Council May Make Some Amendments To Housing Settlement
Borough Council postponed a vote on the Palmer Square Housing Settlement last week after deciding the document needed "clarifying amendments," relating to such items as affordable housing.
Council members expressed concern that wording in parts of the document could be misconstrued. The Council was scheduled to vote on the amendment and the entire settlement on Tuesday, February 10, at its meeting after Town Topics' publication deadline.
"One of the things you learn is that public scrutiny of an important document is better discussed thoroughly," said Mayor Joseph O'Neill late last week. He said he anticipated a vote on Tuesday, following lengthy discussions of the settlement that have taken place both January 13 and February 3.
Mayor O'Neill believed the majority of Council members would vote in favor of the settlement, but if there was a tie, he said he would break it in favor of passing the settlement.
The proposed housing settlement, which includes building 97 to 100 housing units on Hulfish North, could bring approximately $60 million in new rateables for the Borough. The project has been in limbo for the past 14 years, due to a disagreement between the Borough and developer Oded Aboodi over aspects of the project, predominantly affordable housing.
If the proposed settlement is approved, the units must be built within the next five years.
Proposed clarifying amendments made to the seven-page document include a change that states that in the event an affordable housing unit can't be made vacant immediately for a chosen tenant, Palmer Square must immediately provide a temporary unit, where a tenant may remain for up to 13 months.
Council members were concerned that the original wording had inferred Palmer Square had 13 months to vacate a unit and allow a new tenant to occupy it.
Another proposed amendment states that Palmer Square is obligated to pay 54.8 percent of possible sewer repair costs, not to exceed $250,000, which "shall not be changed irrespective of the amount of new units constructed by Palmer." This was changed because Palmer Square has yet to specify whether they will build 97 or 100 housing units on the site.
An additional amendment states that Palmer Square's sewer repair costs are paid no later than five years after the date the first building permit for the housing units has been issued. This was added so that the developer may not build all but one housing unit, in order to avoid payment.
Other minor changes were also made to the document, such as changing "Ad Hoc Committee" to "Landscape Sub-Committee."
According to Mayor O'Neill, these changes to the document don't need to be pre-approved by Mr. Aboodi, as "none of the numbers have been changed." He said that the wording has only been changed to clarify statements, so that there is no misunderstanding by either the developer or the Borough.
"All we've done is move sentences and put in qualifiers," said Mayor O'Neill.
During last week's hearing, additional members of the community spoke up against the passing of the settlement.
"What this proposal lacks is balance, diversity and affordability," said Yina Moore, a representative from Princeton Future.
She said that she was unhappy with the placement of the affordable housing, which will be scattered around the Borough, and not in the new development site.
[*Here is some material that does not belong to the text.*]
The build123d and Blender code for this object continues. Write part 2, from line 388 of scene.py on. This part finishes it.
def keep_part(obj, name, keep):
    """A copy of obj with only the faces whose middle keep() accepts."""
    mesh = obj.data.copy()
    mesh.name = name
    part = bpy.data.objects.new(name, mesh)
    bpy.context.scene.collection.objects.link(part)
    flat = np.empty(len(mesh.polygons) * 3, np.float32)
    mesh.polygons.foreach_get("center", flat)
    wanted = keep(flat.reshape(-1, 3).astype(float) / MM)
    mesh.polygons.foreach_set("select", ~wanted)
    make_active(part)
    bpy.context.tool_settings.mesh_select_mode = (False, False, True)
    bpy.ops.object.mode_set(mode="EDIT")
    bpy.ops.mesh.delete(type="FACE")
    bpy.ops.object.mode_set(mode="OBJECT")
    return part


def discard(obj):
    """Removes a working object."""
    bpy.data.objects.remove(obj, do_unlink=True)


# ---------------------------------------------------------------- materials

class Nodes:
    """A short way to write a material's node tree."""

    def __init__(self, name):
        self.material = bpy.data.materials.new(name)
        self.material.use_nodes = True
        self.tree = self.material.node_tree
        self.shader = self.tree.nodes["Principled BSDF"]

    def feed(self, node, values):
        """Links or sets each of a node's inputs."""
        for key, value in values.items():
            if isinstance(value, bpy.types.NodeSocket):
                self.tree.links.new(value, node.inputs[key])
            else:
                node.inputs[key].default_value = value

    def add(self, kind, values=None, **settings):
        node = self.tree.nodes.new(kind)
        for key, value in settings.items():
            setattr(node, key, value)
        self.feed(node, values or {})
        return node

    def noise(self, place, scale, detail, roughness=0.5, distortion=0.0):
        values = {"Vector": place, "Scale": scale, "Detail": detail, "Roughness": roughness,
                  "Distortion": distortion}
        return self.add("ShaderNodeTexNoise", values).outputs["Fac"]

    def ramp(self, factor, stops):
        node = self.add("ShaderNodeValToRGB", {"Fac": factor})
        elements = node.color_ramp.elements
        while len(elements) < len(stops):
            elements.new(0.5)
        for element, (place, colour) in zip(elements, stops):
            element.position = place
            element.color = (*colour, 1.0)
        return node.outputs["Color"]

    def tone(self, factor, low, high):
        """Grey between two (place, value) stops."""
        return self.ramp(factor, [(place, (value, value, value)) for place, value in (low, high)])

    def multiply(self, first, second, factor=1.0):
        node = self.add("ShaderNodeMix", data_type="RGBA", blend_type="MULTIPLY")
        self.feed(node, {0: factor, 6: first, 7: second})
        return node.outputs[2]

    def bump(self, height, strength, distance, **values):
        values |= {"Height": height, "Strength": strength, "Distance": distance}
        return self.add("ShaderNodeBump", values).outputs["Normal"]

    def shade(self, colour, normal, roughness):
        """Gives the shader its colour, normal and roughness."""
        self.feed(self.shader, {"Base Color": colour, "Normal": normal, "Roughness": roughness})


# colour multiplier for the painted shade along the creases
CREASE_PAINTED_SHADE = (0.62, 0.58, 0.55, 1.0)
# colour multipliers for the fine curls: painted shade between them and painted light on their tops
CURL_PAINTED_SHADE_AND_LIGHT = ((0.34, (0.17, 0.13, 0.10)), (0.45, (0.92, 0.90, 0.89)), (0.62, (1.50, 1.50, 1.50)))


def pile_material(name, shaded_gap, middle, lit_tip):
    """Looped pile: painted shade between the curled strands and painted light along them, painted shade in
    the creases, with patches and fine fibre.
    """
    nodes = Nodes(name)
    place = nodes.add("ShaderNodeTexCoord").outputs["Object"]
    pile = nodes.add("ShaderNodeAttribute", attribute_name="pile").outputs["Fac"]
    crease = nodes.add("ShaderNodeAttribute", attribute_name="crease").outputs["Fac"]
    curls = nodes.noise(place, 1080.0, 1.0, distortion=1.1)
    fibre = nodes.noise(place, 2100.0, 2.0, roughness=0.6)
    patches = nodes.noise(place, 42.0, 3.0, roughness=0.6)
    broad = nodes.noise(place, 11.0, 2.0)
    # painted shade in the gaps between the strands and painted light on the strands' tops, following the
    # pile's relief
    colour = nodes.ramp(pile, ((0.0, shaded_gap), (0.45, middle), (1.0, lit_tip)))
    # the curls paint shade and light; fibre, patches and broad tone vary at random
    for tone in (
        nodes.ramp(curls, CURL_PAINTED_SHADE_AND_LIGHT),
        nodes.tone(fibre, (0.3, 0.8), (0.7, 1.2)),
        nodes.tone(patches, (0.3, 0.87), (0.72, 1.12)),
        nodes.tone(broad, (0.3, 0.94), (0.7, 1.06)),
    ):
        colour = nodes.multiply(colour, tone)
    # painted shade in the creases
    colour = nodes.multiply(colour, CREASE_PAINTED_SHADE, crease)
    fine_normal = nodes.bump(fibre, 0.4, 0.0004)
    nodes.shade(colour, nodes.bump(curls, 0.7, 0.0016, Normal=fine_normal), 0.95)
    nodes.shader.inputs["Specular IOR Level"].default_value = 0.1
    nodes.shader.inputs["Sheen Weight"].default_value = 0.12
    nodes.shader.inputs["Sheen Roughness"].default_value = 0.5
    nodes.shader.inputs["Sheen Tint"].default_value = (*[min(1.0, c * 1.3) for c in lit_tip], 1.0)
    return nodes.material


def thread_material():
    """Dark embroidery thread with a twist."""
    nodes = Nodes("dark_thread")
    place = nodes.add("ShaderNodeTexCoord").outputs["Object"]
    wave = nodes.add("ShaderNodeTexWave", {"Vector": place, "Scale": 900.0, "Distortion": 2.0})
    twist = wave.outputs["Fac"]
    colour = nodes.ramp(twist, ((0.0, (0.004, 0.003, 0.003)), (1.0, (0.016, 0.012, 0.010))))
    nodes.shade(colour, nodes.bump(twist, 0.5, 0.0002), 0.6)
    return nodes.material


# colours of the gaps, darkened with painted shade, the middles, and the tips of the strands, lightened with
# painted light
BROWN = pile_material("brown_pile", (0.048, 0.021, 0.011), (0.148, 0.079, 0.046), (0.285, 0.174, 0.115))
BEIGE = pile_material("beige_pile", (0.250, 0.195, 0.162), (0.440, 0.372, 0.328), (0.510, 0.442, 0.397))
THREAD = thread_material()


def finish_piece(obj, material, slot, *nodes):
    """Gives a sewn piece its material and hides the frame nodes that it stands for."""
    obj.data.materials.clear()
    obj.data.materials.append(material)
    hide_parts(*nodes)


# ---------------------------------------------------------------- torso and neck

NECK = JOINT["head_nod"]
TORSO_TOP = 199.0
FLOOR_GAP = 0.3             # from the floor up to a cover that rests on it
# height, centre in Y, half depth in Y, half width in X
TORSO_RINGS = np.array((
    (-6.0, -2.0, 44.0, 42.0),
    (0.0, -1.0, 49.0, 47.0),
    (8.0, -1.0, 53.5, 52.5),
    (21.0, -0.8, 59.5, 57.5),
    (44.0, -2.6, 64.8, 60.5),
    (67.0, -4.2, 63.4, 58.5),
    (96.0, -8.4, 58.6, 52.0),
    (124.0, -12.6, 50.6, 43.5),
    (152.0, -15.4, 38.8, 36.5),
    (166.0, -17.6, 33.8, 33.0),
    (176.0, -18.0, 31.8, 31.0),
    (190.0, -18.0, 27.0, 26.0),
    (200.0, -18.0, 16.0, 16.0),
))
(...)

She also said that Council should barter for a longer length of time for the units, as the current agreement states that the affordable housing will only remain in place for a maximum of 20 years.
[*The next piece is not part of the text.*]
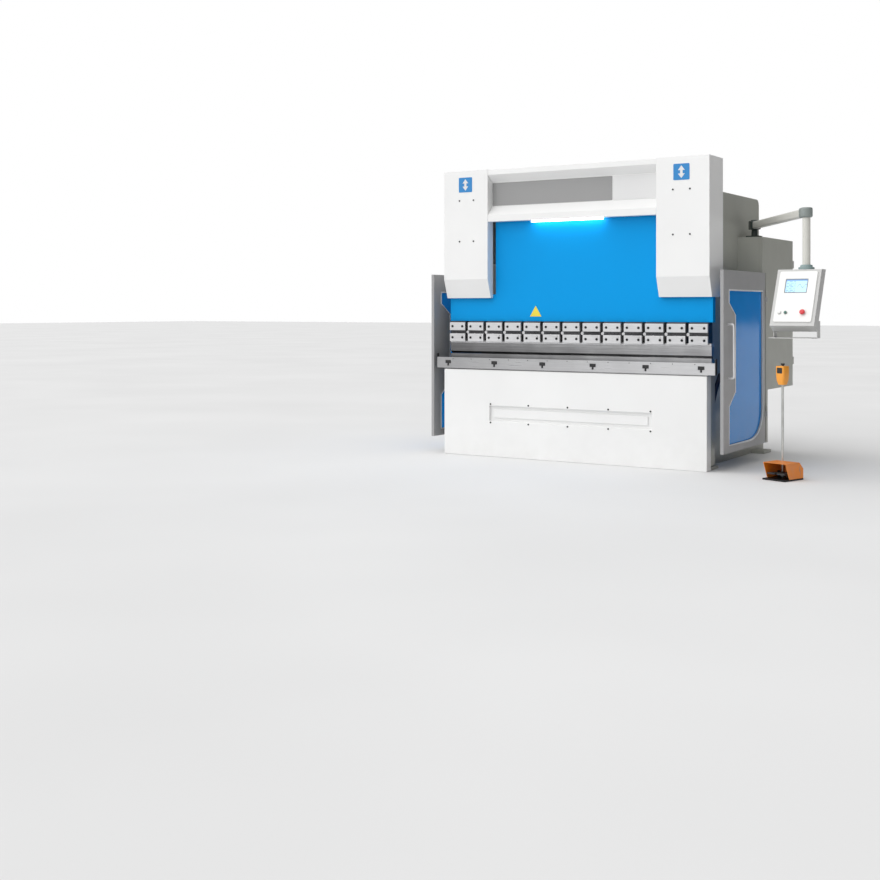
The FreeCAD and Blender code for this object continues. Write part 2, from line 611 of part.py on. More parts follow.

Former Councilman Mark Freda, who also spoke out against parts of the agreement at the January 13 meeting, said that Council should consider whether building the housing units was really worth the trouble it may cause the Borough down the line.
"I just ask that you look at the tax dollars that are coming in ... and decide if this settlement is really worth it," said Mr. Freda.
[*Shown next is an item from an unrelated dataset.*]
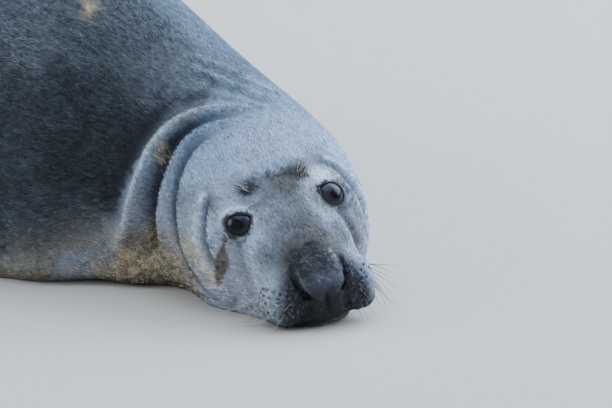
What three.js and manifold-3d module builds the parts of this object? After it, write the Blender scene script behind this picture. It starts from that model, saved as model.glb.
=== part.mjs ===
// A grey seal at rest: a life-size still model of the whole animal, lying on its belly
// with its head turned to its right and its chin on the ground.
// Millimetres. +Z is up, +X runs forward along the trunk, and +Y is the seal's left.
// The origin is on the ground, under the middle of the animal.
import * as THREE from "three";
import { LoftGeometry } from "three/addons/geometries/LoftGeometry.js";
import { mergeVertices } from "three/addons/utils/BufferGeometryUtils.js";
import Module from "manifold-3d";

const wasm = await Module();
wasm.setup();

// ---------------------------------------------------------------- driving dimensions

const BODY_LENGTH = 1750; // nose tip to tail tip, along the spine
const SNOUT = 118; // nose tip to the line between the eyes
const EYE_HEIGHT = 118; // the line between the eyes, above the ground
const GAP = 0.4; // between neighbouring pieces
const SIDES = { left: 1, right: -1 };

// How the head lies: the turns are about the vertical, the ear-to-ear and the nose-to-nape axis.
const HEAD_TURN = THREE.MathUtils.degToRad(-24.4);
const HEAD_DROP = THREE.MathUtils.degToRad(18.3);
const HEAD_ROLL = THREE.MathUtils.degToRad(10.8);

// Distances behind the nose tip at which the head ends and the trunk begins.
const HEAD_END = 215;
const TRUNK_START = 440;
const HEAD_AXIS = -40; // the spine's line through the head, from the line between the eyes
const SPINE_HEIGHT = 165; // the spine over the shoulders
const TAIL_HEIGHT = 62; // the spine at the tail tip
const TAIL_SWING = -170; // how far the hind end swings to the right

// Where the pieces part, as distances behind the nose tip.
const CUTS = { head: 205, neck: 430, chest: 760, belly: 1180, hips: 1590 };

// The body's sections, from nose to tail. from is the distance behind the nose tip, wide the
// half width, up and down the reach above and below the spine, level the height of the widest
// place, from the spine, and full how square the lower half is, 2 being an ellipse. Where down
// passes the ground the belly lies flat on it.
const SECTIONS = [
  { part: "nose tip", from: 0, wide: 18, up: -10, down: 38, level: -24, full: 2 },
  { part: "nose pad", from: 5, wide: 32, up: 6, down: 45, level: -24, full: 2.1 },
  { part: "lip", from: 14, wide: 46, up: 18, down: 50, level: -25, full: 2.3 },
  { part: "whisker pads", from: 28, wide: 57, up: 28, down: 55, level: -26, full: 2.6 },
  { part: "bridge", from: 53, wide: 64, up: 36, down: 63, level: -25, full: 2.8 },
  { part: "cheeks", from: 83, wide: 83, up: 44, down: 72, level: -24, full: 3 },
  { part: "eyes", from: 118, wide: 106, up: 55, down: 80, level: -18, full: 3.1 },
  { part: "temples", from: 158, wide: 118, up: 65, down: 90, level: -8, full: 3 },
  { part: "crown", from: 198, wide: 123, up: 74, down: 106, level: -2, full: 3 },
  { part: "nape", from: 250, wide: 131, up: 84, down: 172, level: -18, full: 3.6 },
  { part: "neck", from: 330, wide: 159, up: 102, down: 240, level: -52, full: 3.6 },
  { part: "shoulders", from: 440, wide: 194, up: 168, down: 240, level: -56, full: 3.4 },
  { part: "chest", from: 580, wide: 224, up: 219, down: 226, level: -50, full: 3.2 },
  { part: "midriff", from: 820, wide: 247, up: 249, down: 212, level: -40, full: 2.8 },
  { part: "loins", from: 1120, wide: 226, up: 212, down: 192, level: -34, full: 2.7 },
  { part: "hips", from: 1380, wide: 156, up: 128, down: 150, level: -24, full: 2.5 },
  { part: "ankles", from: 1560, wide: 84, up: 62, down: 98, level: -14, full: 2.2 },
  { part: "tail root", from: 1640, wide: 44, up: 30, down: 46, level: -4, full: 2 },
  { part: "tail", from: 1700, wide: 26, up: 12, down: 16, level: 0, full: 2 },
  { part: "tail tip", from: BODY_LENGTH, wide: 9, up: 4, down: 5, level: 0, full: 2 },
];
const POINTS_ROUND = 30;

// Rises and hollows of the face, for one side. at is ahead of, outside and above the middle
// of the line between the eyes, and both sides have them.
const FACE_RELIEF = [
  { part: "whisker pad", at: [84, 58, -68], reach: 28, rise: 8 },
  { part: "nostril hollow", at: [104, 26, -26], reach: 10, rise: -3 },
  { part: "brow", at: [-24, 36, 14], reach: 22, rise: 4 },
  { part: "hollow before the eye", at: [36, 42, -8], reach: 22, rise: -6 },
  { part: "eye socket", at: [2, 62, 2], reach: 21, rise: -9 },
];

const EYE = { radius: 20, at: [-11, 48.5, -11.6] };
// The mouth line, from the lip to its corner, and from there under the jaw.
const MOUTH = [
  [SNOUT + 30, -80],
  [SNOUT - 4, -81],
  [SNOUT - 40, -85],
  [SNOUT - 80, -79],
  [SNOUT - 112, -150],
];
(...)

Former Mayor Marvin Reed spoke in favor of the agreement, asking that Council consider that this may be the last chance they are given to resolve their differences with Mr. Aboodi.
"What we are doing here is bringing two parties together that have been at odds for a long time," said Mr. Reed. "We're trying to move forward ... and get this thing behind us."
By meeting's end, it was agreed that Council members would submit their concerns to Michael Herbert, Esq., the Borough's attorney, and he would make the changes to the document in an amendment, which would clear up any ambiguities.
"I think you need to list our concerns because otherwise they're going to come back and magnify themselves," said Councilwoman Mildred Trotman.